LES SOLUTIONS EXISTENT, MAIS L’ENJEU RESTE LEUR DÉPLOIEMENT À GRANDE ÉCHELLE
Produire moins de plastique nécessite le développement à grande échelle d’alternatives présentant les mêmes caractéristiques de résistance, de poids ou bien encore de diversité d’usage. Certaines innovations ont vu le jour depuis une dizaine d’années (plastique d’algue, de graines d’olives, de cactus, ou bien de résidus de sucre de canne, ), mais leur développement n’est resté pour l’instant qu’embryonnaire faute de modèle économique pérenne.

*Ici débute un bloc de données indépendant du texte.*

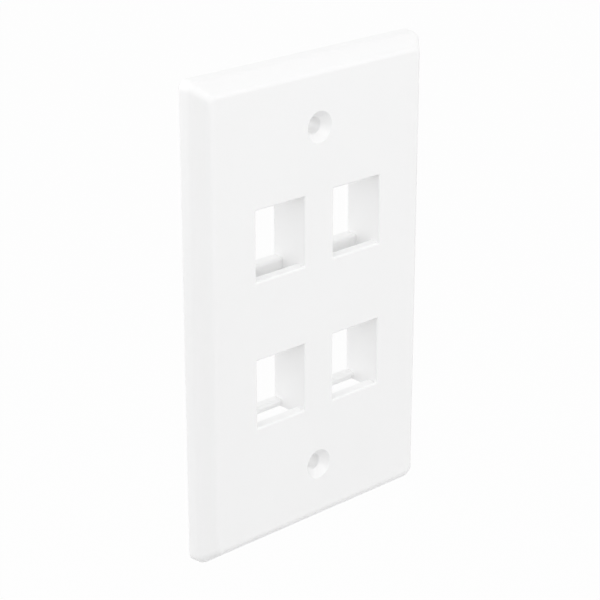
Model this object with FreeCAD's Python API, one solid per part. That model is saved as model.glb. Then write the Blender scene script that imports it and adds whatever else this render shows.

Le principal levier d’action pour réduire la pollution plastique reste le recyclage. Encore trop peu répandu (15% seulement des déchets plastique sont recyclés dans le monde), il nécessite des mesures ambitieuses dans au moins trois domaines :
- La régulation : depuis quelques années les régulations se sont multipliées, essentiellement dans les pays développés, avec une croissance des activités de recyclage de 7% à 10% selon les zones. L’Asie-Pacifique a connu la plus forte croissance en la matière, devant l’Europe et l’Amérique du Nord. À titre d’exemple, l’Union Européenne s’est fixé un objectif de 55% de recyclage des emballages plastiques en 2030, plusieurs états aux États-Unis ont fixé un cadre réglementaire pour restreindre l’usage du plastique vierge (non issu du recyclage), et le Japon déploie une stratégie des 3R (Réduire, Réutiliser, Recycler) ;
- Le développement technologique : la majorité du plastique recyclé aujourd’hui concerne les emballages alimentaires en polytéréphtalate d’éthylène (PET), 100% recyclable par procédés mécaniques (tri, nettoyage, broyage, granulation). La limite du recyclage mécanique est qu’il ne fonctionne que pour la famille des thermoplastiques (propriété de se ramollir en chauffant) à la différence d’autres plastiques très utilisés pour des applications industrielles ou dans la construction tels que les élastomères (pneus, textiles, joints d’étanchéité…) et les thermodurcissables (résines dans les matériaux mélaminés par exemple). Pour y remédier, des technologies de recyclage chimique commencent à voir le jour depuis quelques années, mais beaucoup en sont encore au stade de l’expérimentation. Le recyclage chimique consiste à modifier les structures des polymères présents dans les déchets en ayant recours à des procédés tels que la dépolymérisation, la dissolution ou bien la pyrolyse, afin de les transformer en une nouvelle matière première aux caractéristiques identiques aux plastiques vierges ;
- Les infrastructures : pour accompagner les ambitions réglementaires et la demande croissante des consommateurs pour des modèles d’économie circulaire, les pouvoirs publics doivent faciliter le développement d’infrastructures dédiées au recyclage du plastique. Ce point est particulièrement prégnant en Amérique du Nord et en Europe, deux zones habituées à envoyer un volume important de déchets plastiques en Chine, laquelle en a fait un véritable secteur économique des décennies durant. Mais depuis 2018, la Chine a décidé d’interdire l’importation de déchets plastiques sur son sol, mettant devant leur responsabilité de nombreux pays.